Data entries
+++

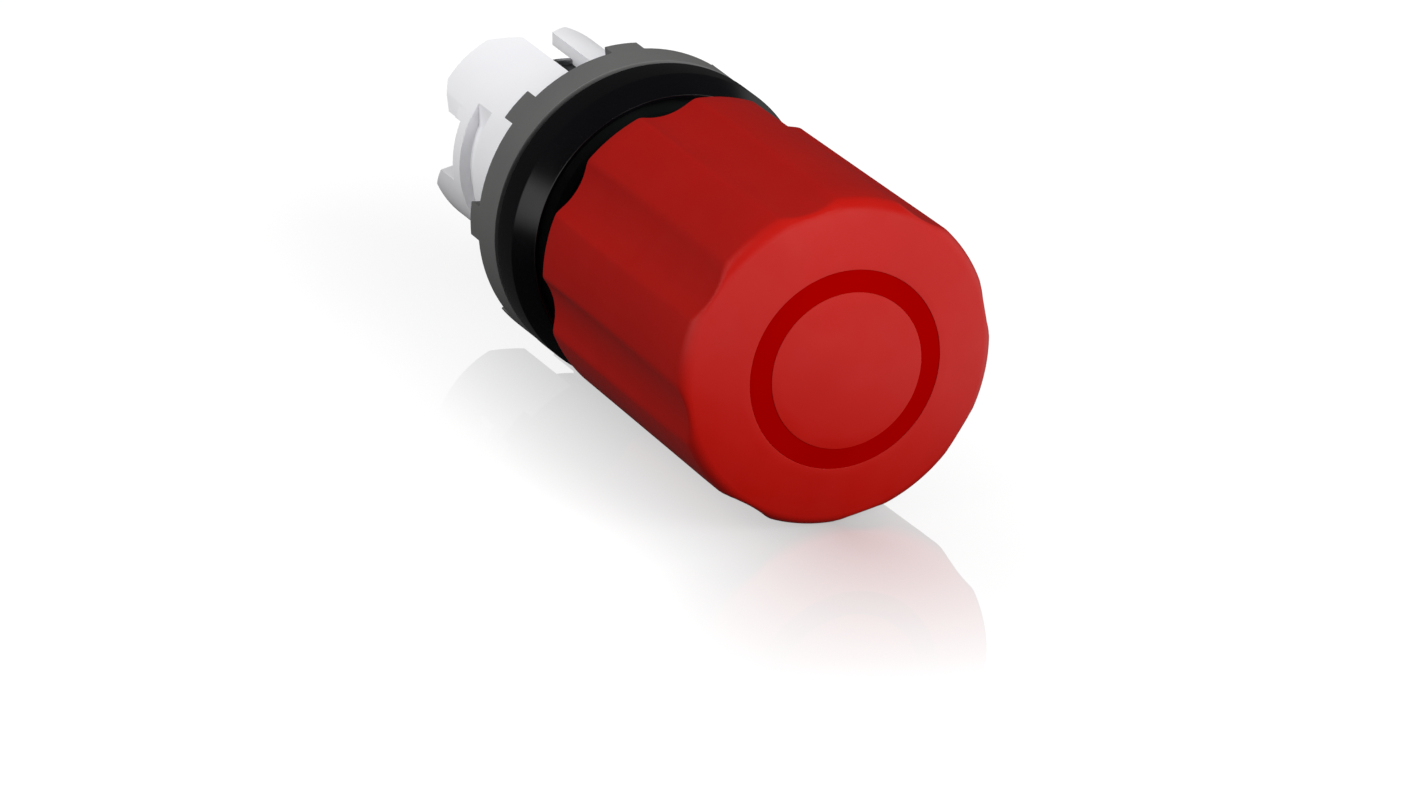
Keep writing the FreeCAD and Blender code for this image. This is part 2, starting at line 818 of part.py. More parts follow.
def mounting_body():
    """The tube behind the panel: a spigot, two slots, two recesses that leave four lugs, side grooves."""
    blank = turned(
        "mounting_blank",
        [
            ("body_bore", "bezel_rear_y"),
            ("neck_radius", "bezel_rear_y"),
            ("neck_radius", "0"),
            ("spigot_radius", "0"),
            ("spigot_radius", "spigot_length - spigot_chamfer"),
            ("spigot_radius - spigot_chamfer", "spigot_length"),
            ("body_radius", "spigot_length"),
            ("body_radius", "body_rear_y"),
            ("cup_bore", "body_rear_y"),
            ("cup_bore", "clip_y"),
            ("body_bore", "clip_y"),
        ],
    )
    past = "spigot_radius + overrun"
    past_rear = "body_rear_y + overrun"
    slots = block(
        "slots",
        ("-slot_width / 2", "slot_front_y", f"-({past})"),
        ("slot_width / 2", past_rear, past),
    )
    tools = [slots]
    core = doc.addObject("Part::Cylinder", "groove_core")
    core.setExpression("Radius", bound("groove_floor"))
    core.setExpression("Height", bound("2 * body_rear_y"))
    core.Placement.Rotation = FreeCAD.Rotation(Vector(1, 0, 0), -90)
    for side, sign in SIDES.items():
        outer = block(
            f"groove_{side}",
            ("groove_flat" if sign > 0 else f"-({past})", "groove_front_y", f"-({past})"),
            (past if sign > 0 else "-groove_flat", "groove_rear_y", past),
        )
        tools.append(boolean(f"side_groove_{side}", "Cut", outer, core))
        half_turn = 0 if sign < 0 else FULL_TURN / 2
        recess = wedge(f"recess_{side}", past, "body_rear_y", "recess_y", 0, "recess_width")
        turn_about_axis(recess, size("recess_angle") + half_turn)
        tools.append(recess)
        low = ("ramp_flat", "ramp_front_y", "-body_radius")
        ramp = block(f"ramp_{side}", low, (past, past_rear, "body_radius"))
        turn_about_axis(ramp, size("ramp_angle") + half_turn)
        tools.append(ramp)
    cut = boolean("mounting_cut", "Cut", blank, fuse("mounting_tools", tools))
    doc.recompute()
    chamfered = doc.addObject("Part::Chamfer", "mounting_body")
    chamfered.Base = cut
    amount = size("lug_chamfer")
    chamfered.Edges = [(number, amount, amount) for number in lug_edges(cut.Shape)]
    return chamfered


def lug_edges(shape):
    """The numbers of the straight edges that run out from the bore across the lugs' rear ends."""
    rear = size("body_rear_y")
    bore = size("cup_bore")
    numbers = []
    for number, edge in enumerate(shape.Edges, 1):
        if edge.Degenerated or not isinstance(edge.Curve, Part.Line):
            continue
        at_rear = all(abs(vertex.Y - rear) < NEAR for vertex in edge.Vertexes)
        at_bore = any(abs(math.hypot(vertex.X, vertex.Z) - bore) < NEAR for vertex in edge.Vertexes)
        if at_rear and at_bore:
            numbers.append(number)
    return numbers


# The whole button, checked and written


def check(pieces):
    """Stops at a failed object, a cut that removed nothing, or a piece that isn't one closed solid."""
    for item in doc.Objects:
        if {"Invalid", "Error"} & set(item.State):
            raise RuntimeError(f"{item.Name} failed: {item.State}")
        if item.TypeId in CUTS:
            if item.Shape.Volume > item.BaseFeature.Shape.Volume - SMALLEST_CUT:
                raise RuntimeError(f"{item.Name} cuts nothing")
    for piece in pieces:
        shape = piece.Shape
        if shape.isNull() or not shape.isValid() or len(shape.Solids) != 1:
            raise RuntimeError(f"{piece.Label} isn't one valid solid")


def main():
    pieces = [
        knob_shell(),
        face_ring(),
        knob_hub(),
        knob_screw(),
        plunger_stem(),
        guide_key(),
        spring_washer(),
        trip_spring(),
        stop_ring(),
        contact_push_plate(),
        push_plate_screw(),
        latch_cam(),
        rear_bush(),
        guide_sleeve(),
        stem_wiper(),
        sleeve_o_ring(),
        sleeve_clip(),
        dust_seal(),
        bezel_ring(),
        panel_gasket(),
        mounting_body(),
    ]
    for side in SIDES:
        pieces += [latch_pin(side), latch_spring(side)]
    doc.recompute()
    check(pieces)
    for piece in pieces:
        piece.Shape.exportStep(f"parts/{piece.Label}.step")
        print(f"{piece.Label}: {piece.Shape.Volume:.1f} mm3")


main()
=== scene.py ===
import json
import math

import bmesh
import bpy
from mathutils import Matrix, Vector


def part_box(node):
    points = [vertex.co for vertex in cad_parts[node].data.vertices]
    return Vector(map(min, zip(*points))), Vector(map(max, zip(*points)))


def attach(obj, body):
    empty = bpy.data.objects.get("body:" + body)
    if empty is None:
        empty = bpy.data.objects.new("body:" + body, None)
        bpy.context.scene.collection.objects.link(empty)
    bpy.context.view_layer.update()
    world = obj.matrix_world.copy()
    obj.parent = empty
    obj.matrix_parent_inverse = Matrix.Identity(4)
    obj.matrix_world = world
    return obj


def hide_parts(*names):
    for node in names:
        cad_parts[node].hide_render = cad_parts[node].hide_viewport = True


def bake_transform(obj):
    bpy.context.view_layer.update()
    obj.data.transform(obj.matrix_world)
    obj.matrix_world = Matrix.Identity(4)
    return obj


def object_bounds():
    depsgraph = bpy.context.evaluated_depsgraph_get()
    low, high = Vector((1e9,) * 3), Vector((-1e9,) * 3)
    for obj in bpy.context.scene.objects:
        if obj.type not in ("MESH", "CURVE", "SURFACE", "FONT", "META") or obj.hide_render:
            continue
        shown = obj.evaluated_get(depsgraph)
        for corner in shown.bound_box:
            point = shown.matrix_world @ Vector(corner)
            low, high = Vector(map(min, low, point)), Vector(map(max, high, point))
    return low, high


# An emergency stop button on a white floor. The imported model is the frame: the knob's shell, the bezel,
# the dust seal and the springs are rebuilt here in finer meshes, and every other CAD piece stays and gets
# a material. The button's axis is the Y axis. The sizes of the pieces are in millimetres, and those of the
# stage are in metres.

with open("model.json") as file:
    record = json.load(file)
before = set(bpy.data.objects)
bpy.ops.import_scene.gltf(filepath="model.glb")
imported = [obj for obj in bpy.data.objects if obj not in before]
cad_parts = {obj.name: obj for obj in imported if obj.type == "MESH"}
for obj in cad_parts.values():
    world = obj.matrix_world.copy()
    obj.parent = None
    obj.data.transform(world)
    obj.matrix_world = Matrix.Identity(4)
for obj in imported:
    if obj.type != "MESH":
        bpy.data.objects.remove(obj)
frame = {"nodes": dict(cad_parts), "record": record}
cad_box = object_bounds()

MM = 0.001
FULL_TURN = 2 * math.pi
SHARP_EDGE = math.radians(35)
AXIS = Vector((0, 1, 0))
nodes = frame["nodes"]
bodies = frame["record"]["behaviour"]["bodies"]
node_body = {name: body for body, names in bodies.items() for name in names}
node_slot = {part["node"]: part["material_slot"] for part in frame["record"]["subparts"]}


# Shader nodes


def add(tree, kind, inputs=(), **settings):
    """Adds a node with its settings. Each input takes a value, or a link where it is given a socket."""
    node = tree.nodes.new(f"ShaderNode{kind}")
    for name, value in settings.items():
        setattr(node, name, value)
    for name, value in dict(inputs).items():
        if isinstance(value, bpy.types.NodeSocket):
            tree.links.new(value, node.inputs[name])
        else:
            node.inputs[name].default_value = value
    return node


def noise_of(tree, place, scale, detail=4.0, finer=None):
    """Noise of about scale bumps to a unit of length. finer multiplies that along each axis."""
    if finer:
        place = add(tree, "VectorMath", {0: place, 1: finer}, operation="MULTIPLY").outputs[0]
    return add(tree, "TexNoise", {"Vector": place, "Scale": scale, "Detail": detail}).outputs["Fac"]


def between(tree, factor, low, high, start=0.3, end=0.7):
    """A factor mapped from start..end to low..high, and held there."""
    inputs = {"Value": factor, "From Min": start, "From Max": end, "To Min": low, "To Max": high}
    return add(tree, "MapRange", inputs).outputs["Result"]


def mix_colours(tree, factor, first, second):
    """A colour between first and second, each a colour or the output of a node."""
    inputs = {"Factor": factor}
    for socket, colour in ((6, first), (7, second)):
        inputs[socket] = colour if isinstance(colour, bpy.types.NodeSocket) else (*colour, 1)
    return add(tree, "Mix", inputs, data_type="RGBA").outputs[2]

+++

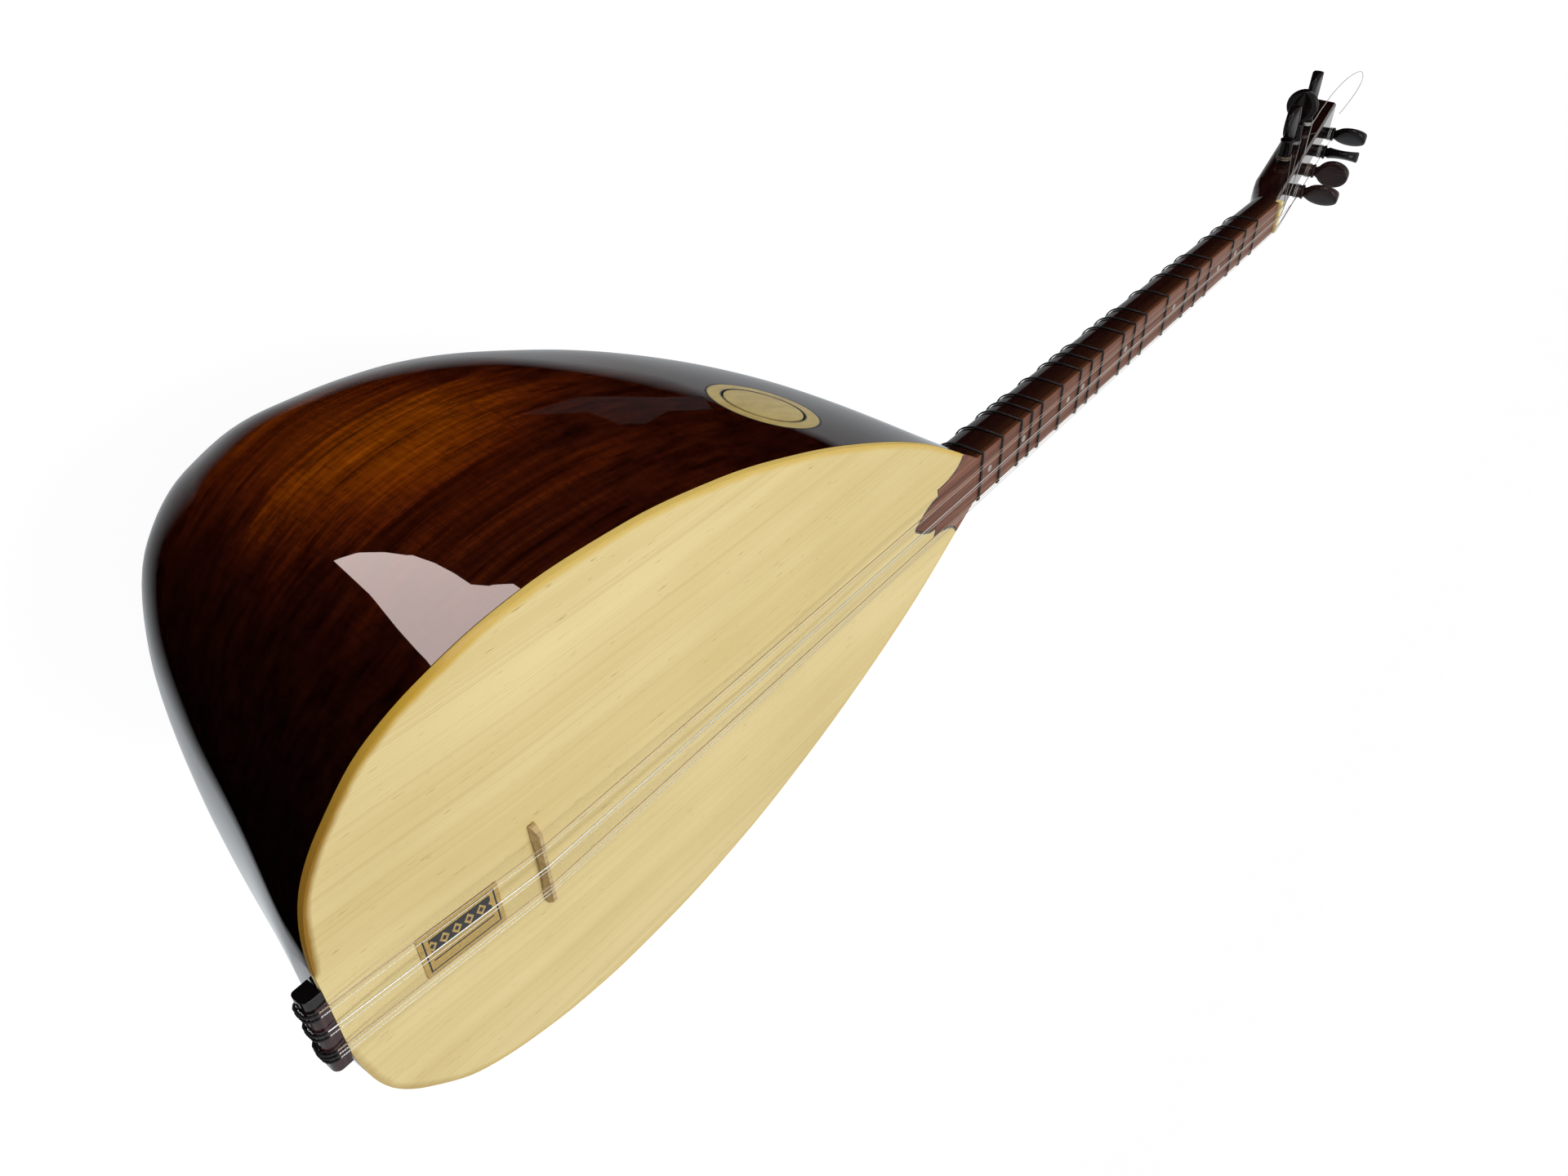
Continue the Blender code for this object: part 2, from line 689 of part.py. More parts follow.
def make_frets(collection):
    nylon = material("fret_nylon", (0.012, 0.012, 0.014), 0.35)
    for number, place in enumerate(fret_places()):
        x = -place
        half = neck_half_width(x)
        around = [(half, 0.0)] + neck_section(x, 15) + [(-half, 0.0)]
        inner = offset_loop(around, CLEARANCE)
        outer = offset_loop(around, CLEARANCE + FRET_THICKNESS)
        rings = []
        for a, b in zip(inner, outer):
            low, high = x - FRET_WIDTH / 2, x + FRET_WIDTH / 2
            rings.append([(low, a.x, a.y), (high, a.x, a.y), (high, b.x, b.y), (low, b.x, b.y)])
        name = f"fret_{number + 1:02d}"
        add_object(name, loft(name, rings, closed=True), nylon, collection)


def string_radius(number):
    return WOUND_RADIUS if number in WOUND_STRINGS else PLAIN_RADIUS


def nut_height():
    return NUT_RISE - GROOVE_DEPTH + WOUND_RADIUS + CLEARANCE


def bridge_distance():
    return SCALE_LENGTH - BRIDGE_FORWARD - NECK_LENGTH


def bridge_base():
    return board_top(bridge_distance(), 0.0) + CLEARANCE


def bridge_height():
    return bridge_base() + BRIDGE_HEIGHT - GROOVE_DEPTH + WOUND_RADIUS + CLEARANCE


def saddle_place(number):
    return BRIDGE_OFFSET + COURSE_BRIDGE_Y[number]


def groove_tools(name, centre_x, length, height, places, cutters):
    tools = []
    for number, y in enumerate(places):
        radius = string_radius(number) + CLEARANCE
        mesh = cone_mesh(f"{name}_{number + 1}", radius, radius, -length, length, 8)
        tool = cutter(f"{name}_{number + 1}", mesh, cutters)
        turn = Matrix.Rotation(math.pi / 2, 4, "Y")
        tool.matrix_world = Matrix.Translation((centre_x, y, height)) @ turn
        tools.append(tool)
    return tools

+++

Task requirements
Everything from the line with "Continue the Blender" through the line with "return bridge_base() +" is to be output exactly; leave out all other lines.

Output of the task
Continue the Blender code for this object: part 2, from line 689 of part.py. More parts follow.
def make_frets(collection):
    nylon = material("fret_nylon", (0.012, 0.012, 0.014), 0.35)
    for number, place in enumerate(fret_places()):
        x = -place
        half = neck_half_width(x)
        around = [(half, 0.0)] + neck_section(x, 15) + [(-half, 0.0)]
        inner = offset_loop(around, CLEARANCE)
        outer = offset_loop(around, CLEARANCE + FRET_THICKNESS)
        rings = []
        for a, b in zip(inner, outer):
            low, high = x - FRET_WIDTH / 2, x + FRET_WIDTH / 2
            rings.append([(low, a.x, a.y), (high, a.x, a.y), (high, b.x, b.y), (low, b.x, b.y)])
        name = f"fret_{number + 1:02d}"
        add_object(name, loft(name, rings, closed=True), nylon, collection)


def string_radius(number):
    return WOUND_RADIUS if number in WOUND_STRINGS else PLAIN_RADIUS


def nut_height():
    return NUT_RISE - GROOVE_DEPTH + WOUND_RADIUS + CLEARANCE


def bridge_distance():
    return SCALE_LENGTH - BRIDGE_FORWARD - NECK_LENGTH


def bridge_base():
    return board_top(bridge_distance(), 0.0) + CLEARANCE


def bridge_height():
    return bridge_base() + BRIDGE_HEIGHT - GROOVE_DEPTH + WOUND_RADIUS + CLEARANCE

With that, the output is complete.